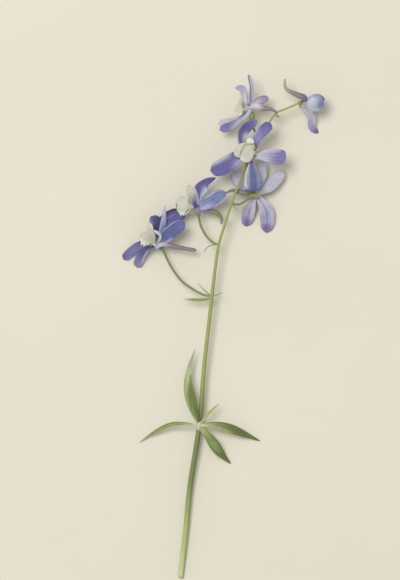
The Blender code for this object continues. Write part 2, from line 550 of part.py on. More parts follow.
def main():
    clear_scene()
    collection = bpy.data.collections.new("larkspur flower spike")
    bpy.context.scene.collection.children.link(collection)
    make_stem(collection)
    make_leaf(collection)
    for letter, bloom in BLOOMS.items():
        make_bloom(letter, bloom, collection)


main()
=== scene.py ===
import math
from typing import NamedTuple

import bpy
import numpy as np
from mathutils import Matrix, Vector


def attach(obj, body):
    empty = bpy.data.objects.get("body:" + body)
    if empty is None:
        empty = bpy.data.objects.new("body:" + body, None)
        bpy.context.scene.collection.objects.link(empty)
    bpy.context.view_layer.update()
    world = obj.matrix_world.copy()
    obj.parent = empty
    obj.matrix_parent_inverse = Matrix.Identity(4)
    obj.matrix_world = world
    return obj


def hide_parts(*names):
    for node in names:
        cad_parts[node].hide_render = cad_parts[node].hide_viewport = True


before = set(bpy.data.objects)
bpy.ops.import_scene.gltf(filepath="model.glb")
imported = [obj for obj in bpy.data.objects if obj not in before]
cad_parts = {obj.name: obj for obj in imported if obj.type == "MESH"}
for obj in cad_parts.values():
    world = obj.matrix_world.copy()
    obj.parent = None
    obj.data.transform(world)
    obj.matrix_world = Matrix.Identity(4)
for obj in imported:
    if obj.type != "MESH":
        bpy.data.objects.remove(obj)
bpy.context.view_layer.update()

# The look of a cut larkspur flower spike that lies on a pale floor, seen from above. Each solid of the frame
# is replaced by a finer piece of the same form, in the same place. Places below are in millimetres from the
# middle of the spike, on the floor.

MM = 0.001

# Driving dimensions, in millimetres
FOOT_RADIUS = 1.26
NODE_RADIUS = 1.12
RACEME_RADIUS = 0.62
TIP_RADIUS = 0.48
PEDICEL_RADIUS = 0.5
THREAD_RADIUS = 0.21
LEAF_COLLAR_RADIUS = 1.3
LEAF_COLLAR_HALF_LENGTH = 2.3
LOBE_THICKNESS = 0.55
BRACT_THICKNESS = 0.5
SEPAL_THICKNESS = 0.5
PETAL_THICKNESS = 0.42
STAMEN_COUNT = 5
STAMEN_SPREAD = 1.1
STAMEN_ROOT_SPREAD = 0.3
STAMEN_HUB_RADIUS = 0.5
FILAMENT_ROOT_RADIUS = 0.182
FILAMENT_RADIUS = 0.156
ANTHER_RADIUS = 0.39
ANTHER_HALF_LENGTH = 0.468

# Cups as shares of the half-width. A blade's root lies this share of the way out of the body that it grows
# from, and a petal hub has this share of the size of its solid.
LOBE_CUP = 0.25
BRACT_CUP = 0.2
ROOT_SHARE = 0.35
PETAL_HUB_SHARE = 0.9

# Meshes: tubes as (sides, distance between rings in millimetres), knobs as (segments, rings) and blades as
# (rows, columns). A smooth curve has this many steps from one of its points to the next.
STEM_MESH = (28, 0.8)
PEDICEL_MESH = (16, 0.5)
SPUR_MESH = (20, 0.4)
THREAD_MESH = (12, 0.4)
FILAMENT_MESH = (10, 0.4)
LEAST_RINGS = 6
KNOB_MESH = (28, 18)
ANTHER_MESH = (14, 8)
BLADE_MESH = (48, 26)
LOBE_MESH = (60, 18)
BRACT_MESH = (24, 12)
CURVE_STEPS = 24

# Half-width along a blade, from its base (0) to its tip (1), as a share of the widest half-width
SEPAL_OUTLINE = ((0, 0.3), (0.15, 0.38), (0.35, 0.7), (0.6, 1), (0.8, 0.95), (0.93, 0.66), (1, 0.22))
BLUNT_OUTLINE = ((0, 0.26), (0.15, 0.36), (0.35, 0.72), (0.6, 0.98), (0.85, 1), (0.95, 0.85), (1, 0.55))
OBLONG_OUTLINE = ((0, 0.34), (0.15, 0.52), (0.35, 0.86), (0.6, 1), (0.8, 0.93), (0.93, 0.68), (1, 0.3))
BROAD_OUTLINE = ((0, 0.5), (0.15, 0.72), (0.35, 0.95), (0.55, 1), (0.8, 0.92), (0.93, 0.68), (1, 0.34))
STRAP_OUTLINE = ((0, 0.4), (0.2, 0.52), (0.45, 0.6), (0.7, 0.96), (0.87, 1), (0.95, 0.8), (1, 0.42))
HOOKED_OUTLINE = ((0, 0.26), (0.25, 0.36), (0.5, 1), (0.68, 0.66), (0.85, 0.42), (1, 0.12))
POINTED_OUTLINE = ((0, 0.4), (0.2, 0.75), (0.45, 1), (0.7, 0.8), (0.9, 0.38), (1, 0.12))
LOBE_OUTLINE = ((0, 0.34), (0.2, 0.7), (0.42, 1), (0.65, 0.84), (0.85, 0.4), (1, 0.12))
PETAL_OUTLINE = ((0, 0.2), (0.2, 0.32), (0.4, 0.78), (0.6, 1), (0.8, 0.95), (0.93, 0.68), (1, 0.36))
CLAW_OUTLINE = ((0, 0.4), (0.3, 0.5), (0.6, 0.95), (0.8, 1), (0.93, 0.7), (1, 0.35))

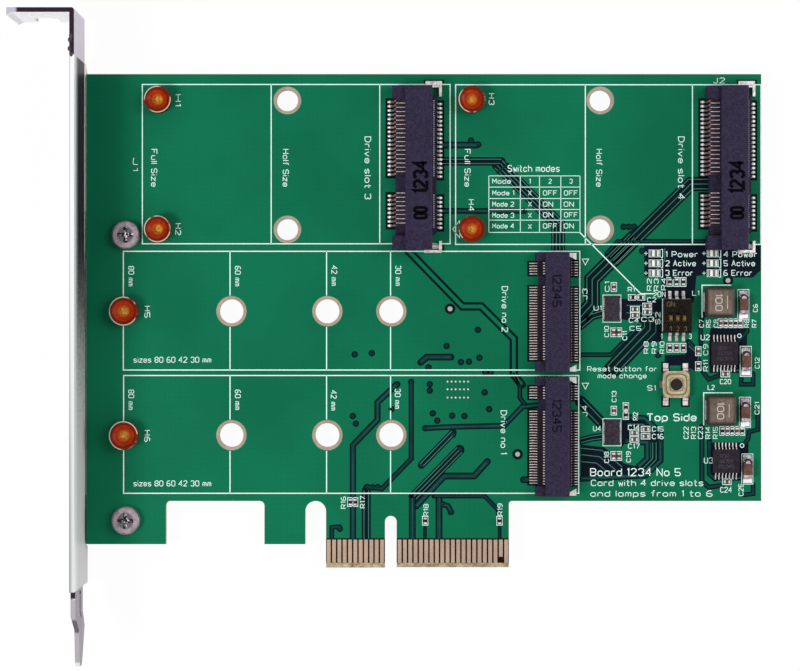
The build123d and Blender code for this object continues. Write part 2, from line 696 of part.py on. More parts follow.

········

**Problem statement**: Copy all of the data exactly.

**Worked answer**:
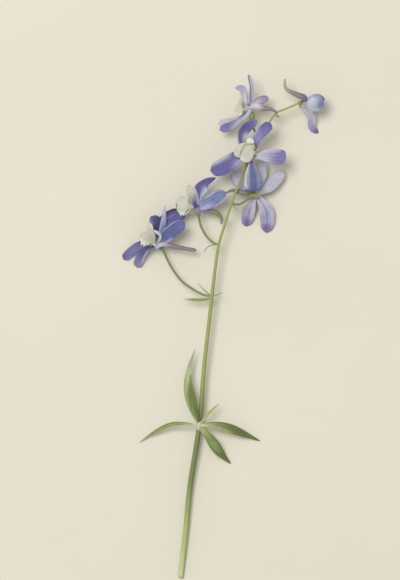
The Blender code for this object continues. Write part 2, from line 550 of part.py on. More parts follow.
def main():
    clear_scene()
    collection = bpy.data.collections.new("larkspur flower spike")
    bpy.context.scene.collection.children.link(collection)
    make_stem(collection)
    make_leaf(collection)
    for letter, bloom in BLOOMS.items():
        make_bloom(letter, bloom, collection)


main()
=== scene.py ===
import math
from typing import NamedTuple

import bpy
import numpy as np
from mathutils import Matrix, Vector


def attach(obj, body):
    empty = bpy.data.objects.get("body:" + body)
    if empty is None:
        empty = bpy.data.objects.new("body:" + body, None)
        bpy.context.scene.collection.objects.link(empty)
    bpy.context.view_layer.update()
    world = obj.matrix_world.copy()
    obj.parent = empty
    obj.matrix_parent_inverse = Matrix.Identity(4)
    obj.matrix_world = world
    return obj


def hide_parts(*names):
    for node in names:
        cad_parts[node].hide_render = cad_parts[node].hide_viewport = True


before = set(bpy.data.objects)
bpy.ops.import_scene.gltf(filepath="model.glb")
imported = [obj for obj in bpy.data.objects if obj not in before]
cad_parts = {obj.name: obj for obj in imported if obj.type == "MESH"}
for obj in cad_parts.values():
    world = obj.matrix_world.copy()
    obj.parent = None
    obj.data.transform(world)
    obj.matrix_world = Matrix.Identity(4)
for obj in imported:
    if obj.type != "MESH":
        bpy.data.objects.remove(obj)
bpy.context.view_layer.update()

# The look of a cut larkspur flower spike that lies on a pale floor, seen from above. Each solid of the frame
# is replaced by a finer piece of the same form, in the same place. Places below are in millimetres from the
# middle of the spike, on the floor.

MM = 0.001

# Driving dimensions, in millimetres
FOOT_RADIUS = 1.26
NODE_RADIUS = 1.12
RACEME_RADIUS = 0.62
TIP_RADIUS = 0.48
PEDICEL_RADIUS = 0.5
THREAD_RADIUS = 0.21
LEAF_COLLAR_RADIUS = 1.3
LEAF_COLLAR_HALF_LENGTH = 2.3
LOBE_THICKNESS = 0.55
BRACT_THICKNESS = 0.5
SEPAL_THICKNESS = 0.5
PETAL_THICKNESS = 0.42
STAMEN_COUNT = 5
STAMEN_SPREAD = 1.1
STAMEN_ROOT_SPREAD = 0.3
STAMEN_HUB_RADIUS = 0.5
FILAMENT_ROOT_RADIUS = 0.182
FILAMENT_RADIUS = 0.156
ANTHER_RADIUS = 0.39
ANTHER_HALF_LENGTH = 0.468

# Cups as shares of the half-width. A blade's root lies this share of the way out of the body that it grows
# from, and a petal hub has this share of the size of its solid.
LOBE_CUP = 0.25
BRACT_CUP = 0.2
ROOT_SHARE = 0.35
PETAL_HUB_SHARE = 0.9

# Meshes: tubes as (sides, distance between rings in millimetres), knobs as (segments, rings) and blades as
# (rows, columns). A smooth curve has this many steps from one of its points to the next.
STEM_MESH = (28, 0.8)
PEDICEL_MESH = (16, 0.5)
SPUR_MESH = (20, 0.4)
THREAD_MESH = (12, 0.4)
FILAMENT_MESH = (10, 0.4)
LEAST_RINGS = 6
KNOB_MESH = (28, 18)
ANTHER_MESH = (14, 8)
BLADE_MESH = (48, 26)
LOBE_MESH = (60, 18)
BRACT_MESH = (24, 12)
CURVE_STEPS = 24

# Half-width along a blade, from its base (0) to its tip (1), as a share of the widest half-width
SEPAL_OUTLINE = ((0, 0.3), (0.15, 0.38), (0.35, 0.7), (0.6, 1), (0.8, 0.95), (0.93, 0.66), (1, 0.22))
BLUNT_OUTLINE = ((0, 0.26), (0.15, 0.36), (0.35, 0.72), (0.6, 0.98), (0.85, 1), (0.95, 0.85), (1, 0.55))
OBLONG_OUTLINE = ((0, 0.34), (0.15, 0.52), (0.35, 0.86), (0.6, 1), (0.8, 0.93), (0.93, 0.68), (1, 0.3))
BROAD_OUTLINE = ((0, 0.5), (0.15, 0.72), (0.35, 0.95), (0.55, 1), (0.8, 0.92), (0.93, 0.68), (1, 0.34))
STRAP_OUTLINE = ((0, 0.4), (0.2, 0.52), (0.45, 0.6), (0.7, 0.96), (0.87, 1), (0.95, 0.8), (1, 0.42))
HOOKED_OUTLINE = ((0, 0.26), (0.25, 0.36), (0.5, 1), (0.68, 0.66), (0.85, 0.42), (1, 0.12))
POINTED_OUTLINE = ((0, 0.4), (0.2, 0.75), (0.45, 1), (0.7, 0.8), (0.9, 0.38), (1, 0.12))
LOBE_OUTLINE = ((0, 0.34), (0.2, 0.7), (0.42, 1), (0.65, 0.84), (0.85, 0.4), (1, 0.12))
PETAL_OUTLINE = ((0, 0.2), (0.2, 0.32), (0.4, 0.78), (0.6, 1), (0.8, 0.95), (0.93, 0.68), (1, 0.36))
CLAW_OUTLINE = ((0, 0.4), (0.3, 0.5), (0.6, 0.95), (0.8, 1), (0.93, 0.7), (1, 0.35))

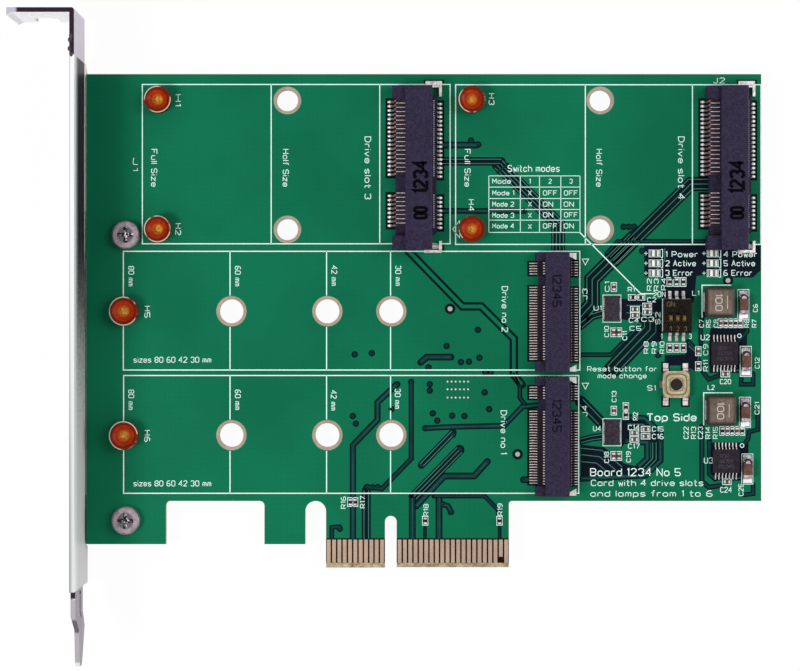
The build123d and Blender code for this object continues. Write part 2, from line 696 of part.py on. More parts follow.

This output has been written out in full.